## [EXERCISE AIM]
Return the whole listing exactly as it stands.

## [DATA]
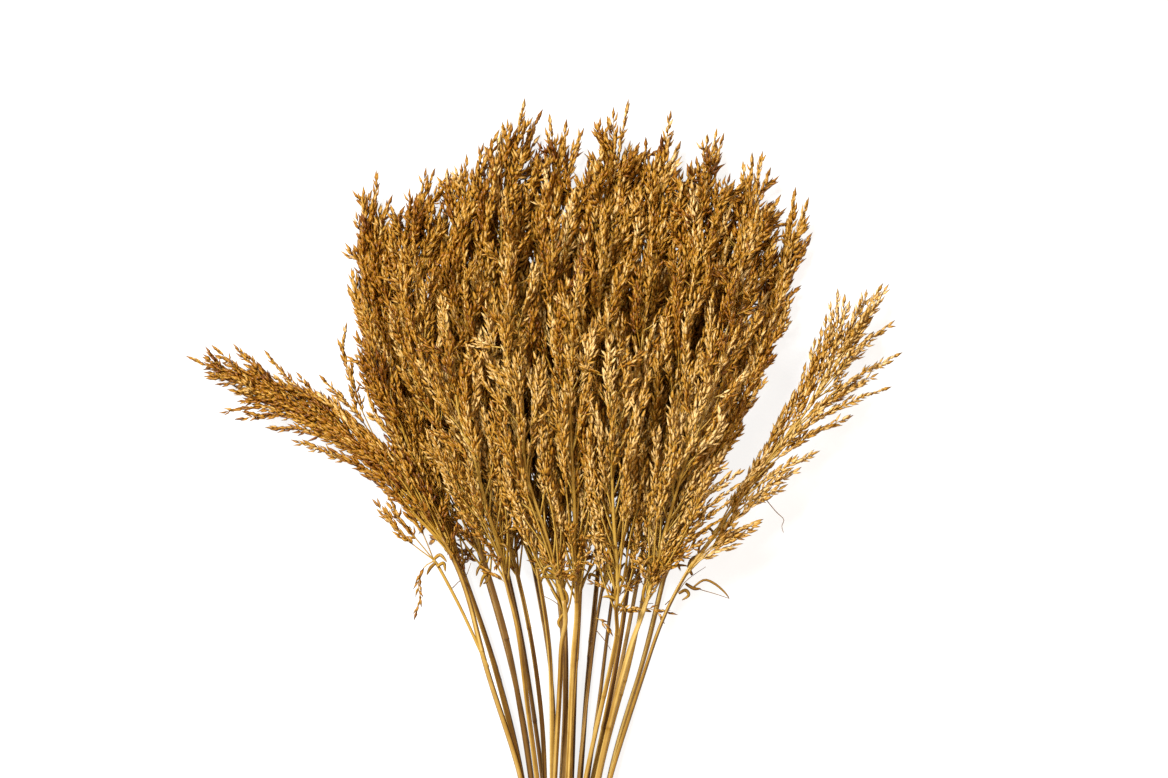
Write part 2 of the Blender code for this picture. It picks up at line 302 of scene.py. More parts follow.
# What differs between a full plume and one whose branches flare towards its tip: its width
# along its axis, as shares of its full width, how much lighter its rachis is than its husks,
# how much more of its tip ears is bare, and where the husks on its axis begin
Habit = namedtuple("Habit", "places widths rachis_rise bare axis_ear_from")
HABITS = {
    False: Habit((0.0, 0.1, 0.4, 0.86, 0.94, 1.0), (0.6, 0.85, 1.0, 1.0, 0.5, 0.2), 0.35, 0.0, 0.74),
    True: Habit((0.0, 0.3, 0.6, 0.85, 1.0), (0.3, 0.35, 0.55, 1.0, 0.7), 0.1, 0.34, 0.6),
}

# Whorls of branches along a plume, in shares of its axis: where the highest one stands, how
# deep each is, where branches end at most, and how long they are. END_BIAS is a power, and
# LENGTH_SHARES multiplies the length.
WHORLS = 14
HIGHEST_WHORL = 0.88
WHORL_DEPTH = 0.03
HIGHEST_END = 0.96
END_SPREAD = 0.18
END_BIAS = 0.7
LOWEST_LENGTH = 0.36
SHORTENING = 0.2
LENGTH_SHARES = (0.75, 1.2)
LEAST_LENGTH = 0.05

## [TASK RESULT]
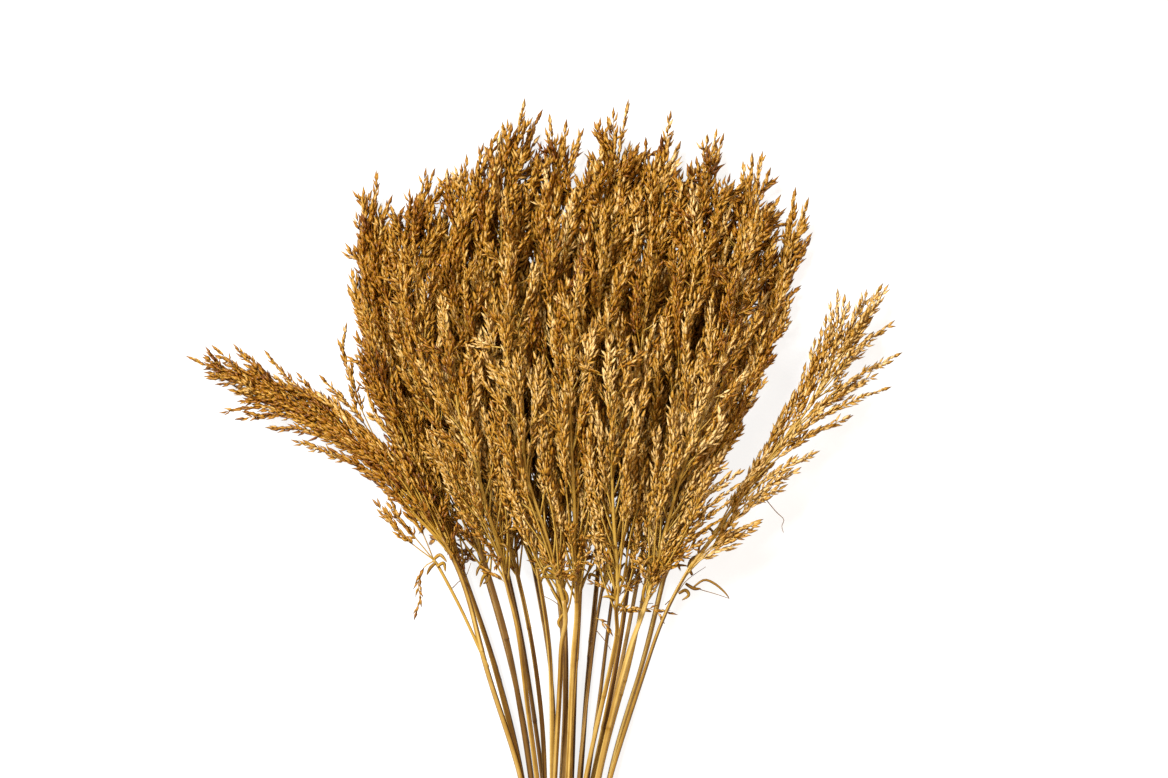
Write part 2 of the Blender code for this picture. It picks up at line 302 of scene.py. More parts follow.
# What differs between a full plume and one whose branches flare towards its tip: its width
# along its axis, as shares of its full width, how much lighter its rachis is than its husks,
# how much more of its tip ears is bare, and where the husks on its axis begin
Habit = namedtuple("Habit", "places widths rachis_rise bare axis_ear_from")
HABITS = {
    False: Habit((0.0, 0.1, 0.4, 0.86, 0.94, 1.0), (0.6, 0.85, 1.0, 1.0, 0.5, 0.2), 0.35, 0.0, 0.74),
    True: Habit((0.0, 0.3, 0.6, 0.85, 1.0), (0.3, 0.35, 0.55, 1.0, 0.7), 0.1, 0.34, 0.6),
}

# Whorls of branches along a plume, in shares of its axis: where the highest one stands, how
# deep each is, where branches end at most, and how long they are. END_BIAS is a power, and
# LENGTH_SHARES multiplies the length.
WHORLS = 14
HIGHEST_WHORL = 0.88
WHORL_DEPTH = 0.03
HIGHEST_END = 0.96
END_SPREAD = 0.18
END_BIAS = 0.7
LOWEST_LENGTH = 0.36
SHORTENING = 0.2
LENGTH_SHARES = (0.75, 1.2)
LEAST_LENGTH = 0.05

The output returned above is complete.